Quienes amamos los libros tenemos la suerte de que en la ciudad de Mendoza permanezca, contra Zondas y heladas, un territorio secreto donde van a parar las joyas bibliográficas huérfanas.
Tomos, volúmenes, panfletos, colecciones, compendios, ensayos que sus dueños desecharon por razones inconfesables o simple desidia.
Textos, mamotretos dedicados por autores a lectores, obras raras con mensajes de amor en el retiro de tapa que nunca llegaron a destino y ahora se entregan en adopción a un precio justo. Ideas, paisajes, angustias, futuros que han ido cambiando de mano a través del tiempo. Páginas leídas y ajadas, impuras, tinta impresa con historia.
Quienes no tememos al subrayado ajeno ni a las manchas de la inteligencia, tenemos nuestro territorio allí donde la vieja Alameda se junta con la urbe moderna.
El calificativo de “usado”, que puesto a los libros que ahí se ofrecen genera en algunos una mueca de asco, para nosotros es valor agregado.
Recorremos con placer los mesones de San Martín y Córdoba. Hablamos de antiguas ediciones con esos sabios personajes que plumerean sus preciadas posesiones en tránsito.
Esos que antes de vender se han leído todo. Esos que no se ofenden cuando a su reserva estratégica la llaman “Feria de pulgas”.

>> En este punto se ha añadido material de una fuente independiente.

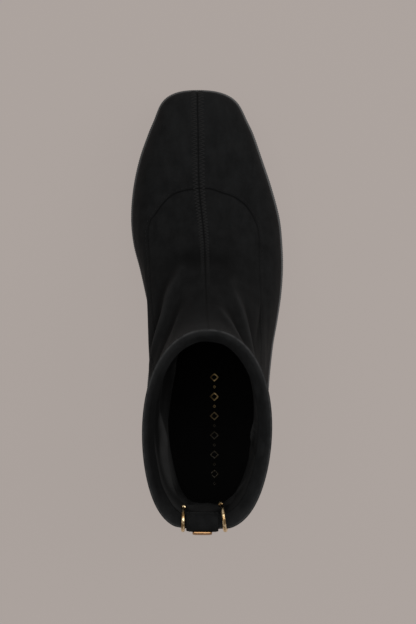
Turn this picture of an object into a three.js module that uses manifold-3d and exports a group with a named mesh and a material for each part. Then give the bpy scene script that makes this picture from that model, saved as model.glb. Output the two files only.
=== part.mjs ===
// Wedge ankle boot for the right foot. Millimetres, +Z up, toe towards +Y, outer side of the foot towards +X.
// The origin lies on the floor, under the middle of the sole.

import * as THREE from 'three';
import { mergeVertices } from 'three/addons/utils/BufferGeometryUtils.js';
import Module from 'manifold-3d';

const wasm = await Module();
wasm.setup();

// Driving sizes of the sole
const bootLength = 246; // back of the heel to the tip of the toe
const ballWidth = 87; // widest part of the forefoot
const heelWidth = 67; // widest part of the heel
const toeShift = 6; // the toe's tip lies this far towards the big toe
const toeRound = 16; // length of the blunt toe's end curve
const heelRound = 34; // length of the heel's end curve
const heelHeight = 55; // footbed above the floor at the heel
const platformHeight = 14; // footbed above the floor at the ball
const toeSpring = 7; // rise of the toe's tip
const waistLift = 2.5; // rise of the underside between heel and ball
const outsoleThickness = 4;
const outsoleBevel = 1.2; // slope at the outsole's lower edge
const outsoleProud = 0.6; // the outsole stands out past the wedge
const lipHeight = 3; // milled rand along the wedge's upper edge
const lipStep = 1.2; // the rand stands out past the wedge's side
const heelTaper = 4; // the wedge draws in this far from the rand to the floor at the heel
const edgeShow = 1.4; // strip of the rand that shows around the upper

// Driving sizes of the tread
const grooveWidth = 2.4;
const grooveDepth = 1.5;
const groovePitch = 9;
const forefootGrooves = 5;
const forefootGroovesFrom = 0.6; // share of the boot's length, from the heel
const heelGrooves = 4;
const heelGroovesFrom = 0.06;

// Driving sizes of the upper
const collarHeight = 187; // top edge above the floor
const collarWidth = 66;
const collarFront = 0.442; // share of the boot's length, from the heel
const collarBack = 0.03;
const collarShift = 1.8; // the collar's back lies this far towards the inner side
const ovalFullness = 0.91; // under 1 makes an oval squarer
const bluntBack = 0.28; // how much squarer the collar's back is
const wall = 1.6; // suede and lining together
const gap = 0.3; // clearance between pieces that touch

// Driving sizes of the small pieces
const insoleThickness = 2;
const facingDepth = 24; // turned hem inside the collar
const facingThickness = 1.2;
const facingPuff = 3.4; // the hem's lower part stands off the wall
const facingDrop = 0.5; // the hem ends this far below the top edge
const tabWidth = 16.5;
const tabThickness = 1.2;
const tabMiddle = -2.9; // sideways place of the pull tab
const tabLoop = 4.3; // radius of the tab's arch over the top edge
const tabOutside = 21; // length down the outside
const tabInside = 8; // length down the inside
const tabLean = 1.2; // the inside end leans back to the wall
const hoopWire = 1.9; // diameter of the gold wire
const hoopArchMedial = 5.3; // radius of each hoop over the top edge
const hoopArchLateral = 6.3;
const hoopSpread = 9.5; // distance of the hoops' inner ends from the tab's middle
const hoopSplayMedial = 0.5; // each hoop spreads this far to its outer end
const hoopSplayLateral = 3.2;
const hoopOutside = 10; // length of the leg outside
const hoopInside = 6; // length of the leg inside
const beadSize = 3.4; // bead at the inner end
const barWidth = 10;
const barLength = 14;
const barThickness = 1.2;
const barWrap = 0.65; // angle that the bar's upper end follows over the top edge

// How finely the surfaces are cut
const soleStations = 72;
const upperStations = 52;
const upperRings = 26;
const facingRings = 5;
const archSteps = 8; // spans of the half circle over the top edge
const barBends = 3;
const wireSteps = 18;
const wireSides = 8;
const beadSides = 10;
const halvings = 30; // how often a search halves its range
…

A veces tenemos la tentación de oler las hojas en busca de un aroma antiguo que nos explique cómo alguien pudo haber abandonado así como así al “Padre Brown” de Chesterton, a “La Mano Encantada” de Gerard de Nerval, al temerario “Papillón”, a la Maga tan adorable… Es un acertijo que, si tiene explicación, nunca resolveremos con el e-book o la tablet.
La feria de libros de la Alameda tiene, también, su pasado. A principios de los años '80, cuando la estatua de Fray Luis Beltrán estaba emplazada justo en la esquina del Paseo y los aromos gigantes no habían sido talados, un grupo de jóvenes escritores tomamos el sitio por asalto y desparramamos nuestros libros sobre mantas para llamar la atención, vender algo y seguir publicando.
Es que las librerías grandes del centro no aceptaban exhibir nuestros cuadernillos artesanales, y nos moríamos por compartir nuestra voz.
Al principio nos corrieron los municipales, pero insistimos. Hasta que un intendente sensible nos dejó instalarnos y vender ahí.
Aunque no pagáramos impuestos, nunca fuimos competencia de los grandes libreros de entonces como Simoncini, García Santos, Rovetti, Peuser, La Argentina, después el Jorge Salgado, el Armando Camín, la Marta Poroyán.
Es más, muchos de ellos nos apoyaron dándonos ejemplares en consignación para que ofreciéramos junto a nuestros libros cooperativos Estamos vivos y Sálvese quien pueda.
Y así abrimos un espacio que hoy vive gracias a Hugo, Sergio, Cristian, Mauricio y Pedro, sus actuales custodios.
Los poetas de entonces somos los lectores de ahora. El laberinto nos mantiene encerrados en la misma pasión. El misterio sigue vivo.
Lo sabemos y por eso insistimos cada fin de semana picoteando como pájaros sobre los mesones de la ópera aperta que tenemos en Mendoza, la biblioteca del viento.